The Meltdown patch caused a 3.6 per cent hit to our test run through Rise of the Tomb Raider's Geothermal Valley, rising to 4.2 per cent with the BIOS update installed. However, our Witcher 3 test run - which hits storage hard and thrives on memory bandwidth - is hit comparatively hard, losing 8.2 per cent of its performance, rising to 9.4 per cent with the Spectre-orientated BIOS microcode update. Interestingly, re-running the test on a (slower) Core i7 4790K only saw a performance hit of three per cent (although no BIOS update was available for our Z97-based system, meaning only the Meltdown patch could be tested).
What we have at the moment is only a small sliver of data on what may well be just the first of a range of patches, but in the here and now, there's good news and bad news.

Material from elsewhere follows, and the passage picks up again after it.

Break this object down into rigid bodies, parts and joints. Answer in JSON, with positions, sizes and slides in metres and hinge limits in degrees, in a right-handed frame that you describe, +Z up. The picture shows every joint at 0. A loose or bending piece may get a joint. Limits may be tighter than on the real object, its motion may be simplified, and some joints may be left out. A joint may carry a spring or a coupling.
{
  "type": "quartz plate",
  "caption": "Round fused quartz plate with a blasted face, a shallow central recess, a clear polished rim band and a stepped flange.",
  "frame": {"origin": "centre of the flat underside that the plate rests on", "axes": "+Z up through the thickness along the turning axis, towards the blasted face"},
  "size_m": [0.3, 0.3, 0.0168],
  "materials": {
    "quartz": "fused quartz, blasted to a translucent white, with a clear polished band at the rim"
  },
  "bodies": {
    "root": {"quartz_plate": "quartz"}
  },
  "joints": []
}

The good news is that performance is holding up: our tests here artificially push CPU performance to the forefront in a world where the GPU is the primary limiting factor in gaming. And even here, only one game sees an appreciable hit to performance and even that is in one part of a very well-optimised game that we've specifically chosen for CPU stress-testing. Most of The Witcher 3 plays much more smoothly.

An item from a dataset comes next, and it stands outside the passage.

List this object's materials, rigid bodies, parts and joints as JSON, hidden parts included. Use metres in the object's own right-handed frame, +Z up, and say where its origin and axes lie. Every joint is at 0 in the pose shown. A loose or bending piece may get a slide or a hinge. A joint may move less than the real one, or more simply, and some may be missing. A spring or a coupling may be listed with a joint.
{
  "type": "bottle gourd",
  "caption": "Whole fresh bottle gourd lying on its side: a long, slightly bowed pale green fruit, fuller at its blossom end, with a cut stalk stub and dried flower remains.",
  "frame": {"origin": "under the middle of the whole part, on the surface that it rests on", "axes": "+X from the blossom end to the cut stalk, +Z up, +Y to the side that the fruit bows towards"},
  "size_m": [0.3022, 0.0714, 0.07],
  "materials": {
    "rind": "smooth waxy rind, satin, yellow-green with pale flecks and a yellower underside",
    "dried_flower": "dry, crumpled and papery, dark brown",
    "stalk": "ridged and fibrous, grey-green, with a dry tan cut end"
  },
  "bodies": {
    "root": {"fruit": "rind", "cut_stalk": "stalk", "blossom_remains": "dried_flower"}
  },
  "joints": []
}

The bad news is Spectre. First of all, the full extent of the issue and its potential exploitation could mean that it's an issue for years to come, but in the short term, the question is the extent to which microcode updates will roll out to older systems - and by extension, whether mainboard manufacturers will patch up older generation CPUs. In a world where vintage-2011 Sandy Bridge processors like the classic Core i5 2500K are still widely used in gaming PCs, should users now take the opportunity to upgrade? Alternatively, with so many of these CPUs in use, maybe Intel and the mainboard manufacturers have a duty to ensure that these systems are as secure as they can possibly be? We'll be following the situation closely over the following weeks and months as the full extent of the issue - and the remedies deployed - come into sharper focus.